Self-critique (if necessary):

------------------------------------------------

Self-critique rating:

*********************************************

Question: `q002. It wasn't necessary to use a equation to solve this problem. How could this problem had been reasoned out without the use of an equation?

YYYYYYYYYYYYYYYYYYYYYYYYYYYYYYYYYYYYYYYYYYY

Your solution:

Plug and chug the values. There is no need to create another equation.

@&

There is every reason to be able to work this out without using the equations.

The equations can be used to get the answer without understanding any of the relationships, definitions, or meanings. Without this understanding you are unlikely to understand the physics.

*@

confidence rating #$&*:32; 3

^^^^^^^^^^^^^^^^^^^^^^^^^^^^^^^^^^^^^^

.............................................

Given Solution:

Knowing that acceleration is the average rate at which velocity changes, we would first find the change in velocity from 10 meters/second to 30 meters/second, which is 20 meters/second. We would then divided change in velocity by the time interval to get 20 meters/second / (15 sec) = 1.33 m/s^2.

STUDENT QUESTION (about reasoning vs. using the equation)

I understand but the steps taken to get to the acceleration were the steps of the equation?????
INSTRUCTOR RESPONSE

The steps outlined here are the steps we could use to derive the equation. However it's possible to use the equation blindly, without understanding the reasoning behind it. In fact this is how most student use the equation, if not asked questions of this nature about the reasoning.

So, this question asks for the reasoning.

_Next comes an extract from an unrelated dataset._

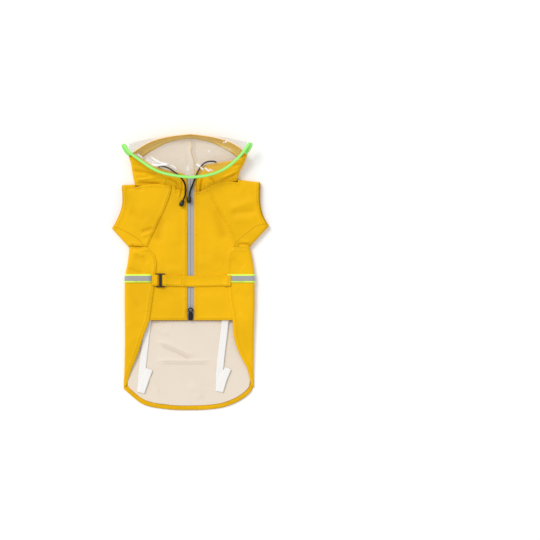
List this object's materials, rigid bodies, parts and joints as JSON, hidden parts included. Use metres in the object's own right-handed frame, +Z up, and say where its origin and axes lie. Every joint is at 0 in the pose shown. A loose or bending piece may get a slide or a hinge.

The first statement in the given solution is

'Knowing that acceleration is the average rate at which velocity changes, we would first find the change in velocity from 10 meters/second to 30 meters/second, which is 20 meters/second.'

When using the equation you never explicitly find or reason out the change in velocity, though of course the change in velocity is there in the equation, represented by the term a * `dt. In other words, you do find it, but you can use the equation without ever recognizing that you have done so.
Similarly the step a = (30 m/s - 10 m/s) / 15 s in your equation-based solution does correctly divide the change in velocity by the time interval, but you can use the equation to do this without ever recognizing that you have done so.
The direct reasoning solution never mentions or uses the equation, though of course direct reasoning can be used to derive the equation.
This should help illustrate the difference between direct reasoning and using an equation. Both skills are important.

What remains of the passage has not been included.